Exercise:
Retype the data below without altering anything.

Collected material:
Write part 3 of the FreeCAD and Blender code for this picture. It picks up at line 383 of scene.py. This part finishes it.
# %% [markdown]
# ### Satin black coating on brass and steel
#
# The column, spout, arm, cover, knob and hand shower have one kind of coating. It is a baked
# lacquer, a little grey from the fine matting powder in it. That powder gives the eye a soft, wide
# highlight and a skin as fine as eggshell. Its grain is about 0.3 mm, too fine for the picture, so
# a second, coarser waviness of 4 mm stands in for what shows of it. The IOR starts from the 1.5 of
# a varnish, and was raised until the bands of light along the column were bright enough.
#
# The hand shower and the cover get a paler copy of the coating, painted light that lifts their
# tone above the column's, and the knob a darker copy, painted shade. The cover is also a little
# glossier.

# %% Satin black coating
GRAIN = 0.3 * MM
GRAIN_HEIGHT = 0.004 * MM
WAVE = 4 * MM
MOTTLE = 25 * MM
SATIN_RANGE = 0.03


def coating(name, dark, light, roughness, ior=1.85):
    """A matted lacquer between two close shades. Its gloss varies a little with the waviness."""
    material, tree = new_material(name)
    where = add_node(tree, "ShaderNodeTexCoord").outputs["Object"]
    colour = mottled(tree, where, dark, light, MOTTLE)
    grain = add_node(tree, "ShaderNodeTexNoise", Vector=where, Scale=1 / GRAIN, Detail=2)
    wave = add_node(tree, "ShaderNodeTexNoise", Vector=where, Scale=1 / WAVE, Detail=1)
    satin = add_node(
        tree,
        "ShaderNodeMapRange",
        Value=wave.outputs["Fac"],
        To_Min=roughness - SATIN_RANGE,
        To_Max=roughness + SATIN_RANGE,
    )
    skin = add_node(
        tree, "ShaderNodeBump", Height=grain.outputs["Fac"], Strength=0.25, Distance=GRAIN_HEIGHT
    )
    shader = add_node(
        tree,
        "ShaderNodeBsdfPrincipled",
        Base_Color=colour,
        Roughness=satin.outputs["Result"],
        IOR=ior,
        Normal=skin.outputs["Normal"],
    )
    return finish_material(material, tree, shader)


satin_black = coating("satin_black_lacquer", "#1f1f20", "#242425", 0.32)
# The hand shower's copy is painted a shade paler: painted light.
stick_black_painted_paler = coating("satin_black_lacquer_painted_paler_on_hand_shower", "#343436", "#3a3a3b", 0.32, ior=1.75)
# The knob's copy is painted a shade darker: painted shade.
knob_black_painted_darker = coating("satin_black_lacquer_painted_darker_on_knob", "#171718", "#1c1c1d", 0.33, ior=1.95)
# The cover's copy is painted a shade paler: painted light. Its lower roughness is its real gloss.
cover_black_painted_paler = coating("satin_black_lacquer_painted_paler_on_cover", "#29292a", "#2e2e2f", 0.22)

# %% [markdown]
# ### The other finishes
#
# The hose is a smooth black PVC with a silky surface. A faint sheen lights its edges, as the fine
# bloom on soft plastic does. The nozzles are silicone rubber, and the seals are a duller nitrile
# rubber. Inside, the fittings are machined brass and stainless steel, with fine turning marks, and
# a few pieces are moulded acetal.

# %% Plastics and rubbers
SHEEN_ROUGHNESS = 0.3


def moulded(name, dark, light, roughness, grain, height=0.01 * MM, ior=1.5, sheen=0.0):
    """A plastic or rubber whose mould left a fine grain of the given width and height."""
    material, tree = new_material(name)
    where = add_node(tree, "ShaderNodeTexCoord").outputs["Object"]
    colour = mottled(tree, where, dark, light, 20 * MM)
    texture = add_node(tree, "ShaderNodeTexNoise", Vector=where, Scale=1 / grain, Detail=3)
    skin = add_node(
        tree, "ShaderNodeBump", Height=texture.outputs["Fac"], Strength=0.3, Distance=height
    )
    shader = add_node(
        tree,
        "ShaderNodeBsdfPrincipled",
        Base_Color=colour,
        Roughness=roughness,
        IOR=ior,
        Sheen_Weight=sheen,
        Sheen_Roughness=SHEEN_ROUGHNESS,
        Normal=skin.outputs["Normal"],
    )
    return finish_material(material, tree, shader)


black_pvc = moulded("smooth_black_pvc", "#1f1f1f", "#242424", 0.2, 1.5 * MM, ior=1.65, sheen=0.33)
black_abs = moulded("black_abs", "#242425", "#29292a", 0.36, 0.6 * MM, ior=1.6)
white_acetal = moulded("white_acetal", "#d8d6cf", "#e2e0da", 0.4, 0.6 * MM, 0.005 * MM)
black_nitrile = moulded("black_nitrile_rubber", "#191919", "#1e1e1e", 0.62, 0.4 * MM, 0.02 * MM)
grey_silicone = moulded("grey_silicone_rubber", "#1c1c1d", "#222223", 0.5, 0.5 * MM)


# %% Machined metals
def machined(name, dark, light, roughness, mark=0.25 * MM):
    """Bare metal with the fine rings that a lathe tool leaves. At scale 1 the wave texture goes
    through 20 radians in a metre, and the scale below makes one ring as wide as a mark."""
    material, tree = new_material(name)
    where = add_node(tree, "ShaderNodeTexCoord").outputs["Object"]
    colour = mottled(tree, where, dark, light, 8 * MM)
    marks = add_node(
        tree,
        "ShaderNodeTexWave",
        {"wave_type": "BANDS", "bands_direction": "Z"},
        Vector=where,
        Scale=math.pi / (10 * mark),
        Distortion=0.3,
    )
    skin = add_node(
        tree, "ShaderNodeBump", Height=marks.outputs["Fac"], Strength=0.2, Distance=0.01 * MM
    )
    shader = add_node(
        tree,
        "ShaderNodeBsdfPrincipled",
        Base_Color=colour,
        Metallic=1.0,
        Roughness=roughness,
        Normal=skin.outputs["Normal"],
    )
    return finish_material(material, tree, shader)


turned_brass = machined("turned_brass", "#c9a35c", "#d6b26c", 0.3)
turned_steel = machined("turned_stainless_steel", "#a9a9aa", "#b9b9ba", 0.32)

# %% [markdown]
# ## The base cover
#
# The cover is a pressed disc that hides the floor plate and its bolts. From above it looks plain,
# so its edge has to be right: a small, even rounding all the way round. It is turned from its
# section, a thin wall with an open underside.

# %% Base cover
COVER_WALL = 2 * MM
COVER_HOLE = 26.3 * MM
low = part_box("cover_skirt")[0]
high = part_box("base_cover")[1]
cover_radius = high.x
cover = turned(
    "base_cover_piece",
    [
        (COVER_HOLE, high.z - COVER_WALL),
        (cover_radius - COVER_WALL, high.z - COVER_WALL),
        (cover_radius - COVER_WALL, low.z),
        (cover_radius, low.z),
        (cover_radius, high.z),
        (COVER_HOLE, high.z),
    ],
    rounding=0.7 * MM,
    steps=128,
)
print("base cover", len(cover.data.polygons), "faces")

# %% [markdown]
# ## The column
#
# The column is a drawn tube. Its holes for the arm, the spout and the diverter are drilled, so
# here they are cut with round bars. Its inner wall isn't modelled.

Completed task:
Write part 3 of the FreeCAD and Blender code for this picture. It picks up at line 383 of scene.py. This part finishes it.
# %% [markdown]
# ### Satin black coating on brass and steel
#
# The column, spout, arm, cover, knob and hand shower have one kind of coating. It is a baked
# lacquer, a little grey from the fine matting powder in it. That powder gives the eye a soft, wide
# highlight and a skin as fine as eggshell. Its grain is about 0.3 mm, too fine for the picture, so
# a second, coarser waviness of 4 mm stands in for what shows of it. The IOR starts from the 1.5 of
# a varnish, and was raised until the bands of light along the column were bright enough.
#
# The hand shower and the cover get a paler copy of the coating, painted light that lifts their
# tone above the column's, and the knob a darker copy, painted shade. The cover is also a little
# glossier.

# %% Satin black coating
GRAIN = 0.3 * MM
GRAIN_HEIGHT = 0.004 * MM
WAVE = 4 * MM
MOTTLE = 25 * MM
SATIN_RANGE = 0.03


def coating(name, dark, light, roughness, ior=1.85):
    """A matted lacquer between two close shades. Its gloss varies a little with the waviness."""
    material, tree = new_material(name)
    where = add_node(tree, "ShaderNodeTexCoord").outputs["Object"]
    colour = mottled(tree, where, dark, light, MOTTLE)
    grain = add_node(tree, "ShaderNodeTexNoise", Vector=where, Scale=1 / GRAIN, Detail=2)
    wave = add_node(tree, "ShaderNodeTexNoise", Vector=where, Scale=1 / WAVE, Detail=1)
    satin = add_node(
        tree,
        "ShaderNodeMapRange",
        Value=wave.outputs["Fac"],
        To_Min=roughness - SATIN_RANGE,
        To_Max=roughness + SATIN_RANGE,
    )
    skin = add_node(
        tree, "ShaderNodeBump", Height=grain.outputs["Fac"], Strength=0.25, Distance=GRAIN_HEIGHT
    )
    shader = add_node(
        tree,
        "ShaderNodeBsdfPrincipled",
        Base_Color=colour,
        Roughness=satin.outputs["Result"],
        IOR=ior,
        Normal=skin.outputs["Normal"],
    )
    return finish_material(material, tree, shader)


satin_black = coating("satin_black_lacquer", "#1f1f20", "#242425", 0.32)
# The hand shower's copy is painted a shade paler: painted light.
stick_black_painted_paler = coating("satin_black_lacquer_painted_paler_on_hand_shower", "#343436", "#3a3a3b", 0.32, ior=1.75)
# The knob's copy is painted a shade darker: painted shade.
knob_black_painted_darker = coating("satin_black_lacquer_painted_darker_on_knob", "#171718", "#1c1c1d", 0.33, ior=1.95)
# The cover's copy is painted a shade paler: painted light. Its lower roughness is its real gloss.
cover_black_painted_paler = coating("satin_black_lacquer_painted_paler_on_cover", "#29292a", "#2e2e2f", 0.22)

# %% [markdown]
# ### The other finishes
#
# The hose is a smooth black PVC with a silky surface. A faint sheen lights its edges, as the fine
# bloom on soft plastic does. The nozzles are silicone rubber, and the seals are a duller nitrile
# rubber. Inside, the fittings are machined brass and stainless steel, with fine turning marks, and
# a few pieces are moulded acetal.

# %% Plastics and rubbers
SHEEN_ROUGHNESS = 0.3


def moulded(name, dark, light, roughness, grain, height=0.01 * MM, ior=1.5, sheen=0.0):
    """A plastic or rubber whose mould left a fine grain of the given width and height."""
    material, tree = new_material(name)
    where = add_node(tree, "ShaderNodeTexCoord").outputs["Object"]
    colour = mottled(tree, where, dark, light, 20 * MM)
    texture = add_node(tree, "ShaderNodeTexNoise", Vector=where, Scale=1 / grain, Detail=3)
    skin = add_node(
        tree, "ShaderNodeBump", Height=texture.outputs["Fac"], Strength=0.3, Distance=height
    )
    shader = add_node(
        tree,
        "ShaderNodeBsdfPrincipled",
        Base_Color=colour,
        Roughness=roughness,
        IOR=ior,
        Sheen_Weight=sheen,
        Sheen_Roughness=SHEEN_ROUGHNESS,
        Normal=skin.outputs["Normal"],
    )
    return finish_material(material, tree, shader)


black_pvc = moulded("smooth_black_pvc", "#1f1f1f", "#242424", 0.2, 1.5 * MM, ior=1.65, sheen=0.33)
black_abs = moulded("black_abs", "#242425", "#29292a", 0.36, 0.6 * MM, ior=1.6)
white_acetal = moulded("white_acetal", "#d8d6cf", "#e2e0da", 0.4, 0.6 * MM, 0.005 * MM)
black_nitrile = moulded("black_nitrile_rubber", "#191919", "#1e1e1e", 0.62, 0.4 * MM, 0.02 * MM)
grey_silicone = moulded("grey_silicone_rubber", "#1c1c1d", "#222223", 0.5, 0.5 * MM)


# %% Machined metals
def machined(name, dark, light, roughness, mark=0.25 * MM):
    """Bare metal with the fine rings that a lathe tool leaves. At scale 1 the wave texture goes
    through 20 radians in a metre, and the scale below makes one ring as wide as a mark."""
    material, tree = new_material(name)
    where = add_node(tree, "ShaderNodeTexCoord").outputs["Object"]
    colour = mottled(tree, where, dark, light, 8 * MM)
    marks = add_node(
        tree,
        "ShaderNodeTexWave",
        {"wave_type": "BANDS", "bands_direction": "Z"},
        Vector=where,
        Scale=math.pi / (10 * mark),
        Distortion=0.3,
    )
    skin = add_node(
        tree, "ShaderNodeBump", Height=marks.outputs["Fac"], Strength=0.2, Distance=0.01 * MM
    )
    shader = add_node(
        tree,
        "ShaderNodeBsdfPrincipled",
        Base_Color=colour,
        Metallic=1.0,
        Roughness=roughness,
        Normal=skin.outputs["Normal"],
    )
    return finish_material(material, tree, shader)


turned_brass = machined("turned_brass", "#c9a35c", "#d6b26c", 0.3)
turned_steel = machined("turned_stainless_steel", "#a9a9aa", "#b9b9ba", 0.32)

# %% [markdown]
# ## The base cover
#
# The cover is a pressed disc that hides the floor plate and its bolts. From above it looks plain,
# so its edge has to be right: a small, even rounding all the way round. It is turned from its
# section, a thin wall with an open underside.

# %% Base cover
COVER_WALL = 2 * MM
COVER_HOLE = 26.3 * MM
low = part_box("cover_skirt")[0]
high = part_box("base_cover")[1]
cover_radius = high.x
cover = turned(
    "base_cover_piece",
    [
        (COVER_HOLE, high.z - COVER_WALL),
        (cover_radius - COVER_WALL, high.z - COVER_WALL),
        (cover_radius - COVER_WALL, low.z),
        (cover_radius, low.z),
        (cover_radius, high.z),
        (COVER_HOLE, high.z),
    ],
    rounding=0.7 * MM,
    steps=128,
)
print("base cover", len(cover.data.polygons), "faces")

# %% [markdown]
# ## The column
#
# The column is a drawn tube. Its holes for the arm, the spout and the diverter are drilled, so
# here they are cut with round bars. Its inner wall isn't modelled.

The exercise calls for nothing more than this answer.